В суровых просторах Камчатки, где «человек стоит ровно столько, сколько стоят его божества» (Экзюпери), будущий писатель столкнулся с людьми, в которых словно в замороженном, оледенелом состоянии жил огромный внутренний драматизм. Огонь под пеплом, головешки грандиозных пожаров — таковы многие характеры, собиравшиеся у таежных костров. По своей и чужой воле. Были здесь и идеалисты, «разбившиеся» о какие-то сложности и грубые преграды жизни. Были юноши, жаждавшие увидеть край света, бросившие вызов домашнему уюту. Были и такие, как будущий герой «Судьбы» и «Имени твоего» Федька Макашин — начальник полиции в годы оккупации, в душах которых «словно опустилась тяжелая плита», отделив прошлое…

Среди сплавщиков встречались люди, полюбившие эту работу за элемент риска, свободы, известной «безначальности». В бригадах лесорубов появлялись беглецы нередко от собственной тоски, разъедавшей их среди размеренной, упорядоченной жизни. Чудаки и правдолюбцы, обнаженные души, которые вовремя не умели себя «сузить» («широк русский человек, не мешало бы сузить»), сходились на таежных тропах. «…На пути встречались то и дело яркие сильные характеры, люди с богатыми и сложными судьбами, легкие и певучие люди, словно бубенчики, или наоборот — все в себе, многослойные, заговорившиеся от жизни намертво, и проходил не один день и не два, чтобы человек приоткрылся», — вспоминал впоследствии писатель в «Страницах автобиографии».

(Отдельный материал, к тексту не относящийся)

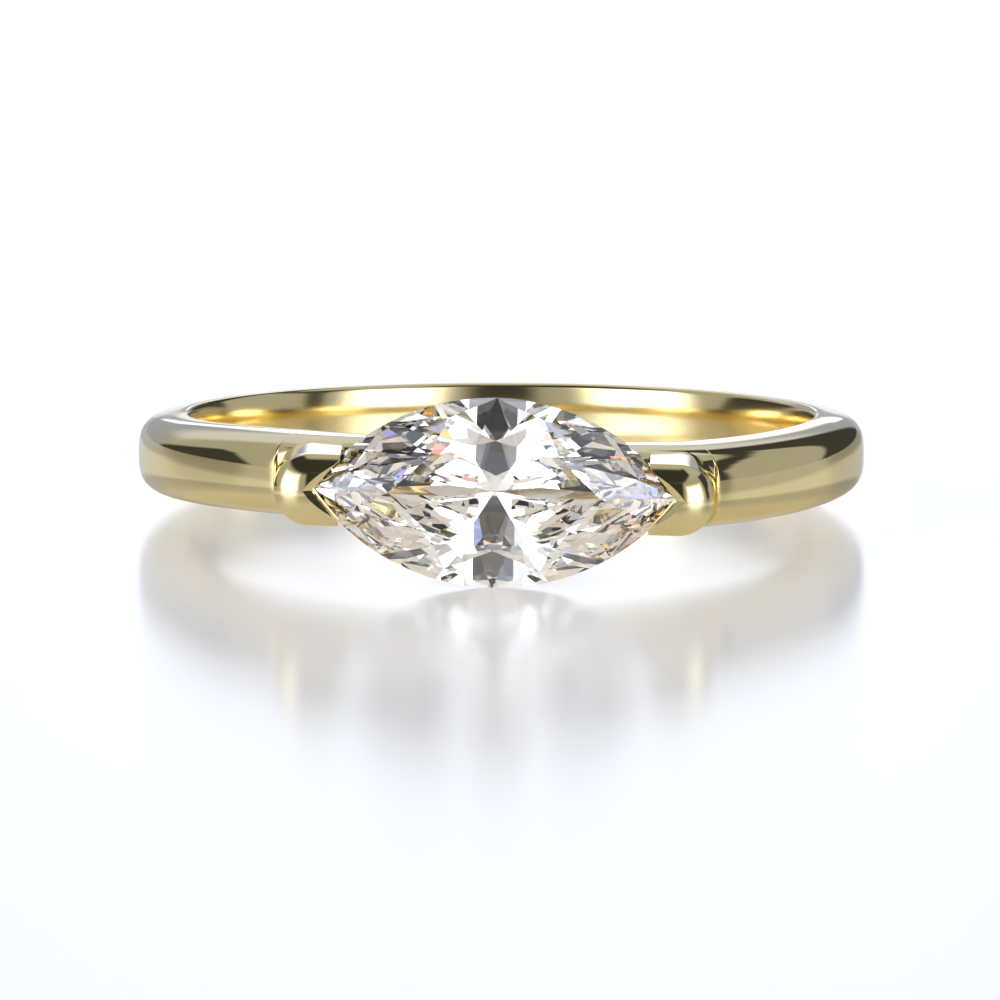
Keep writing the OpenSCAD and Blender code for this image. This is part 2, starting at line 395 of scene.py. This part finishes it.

И вот по ночам, когда в поселках лесорубов переставал работать движок, достав свечи, недавний солдат, юный пахарь на Брянщине, начинал писать. Но где взять веру в свои способности? Ту счастливую убежденность, что в тебе достаточно и нервного движения, и «пламени ума», которые способны создать, «смоделировать» художественное пространство, самодвижущиеся характеры?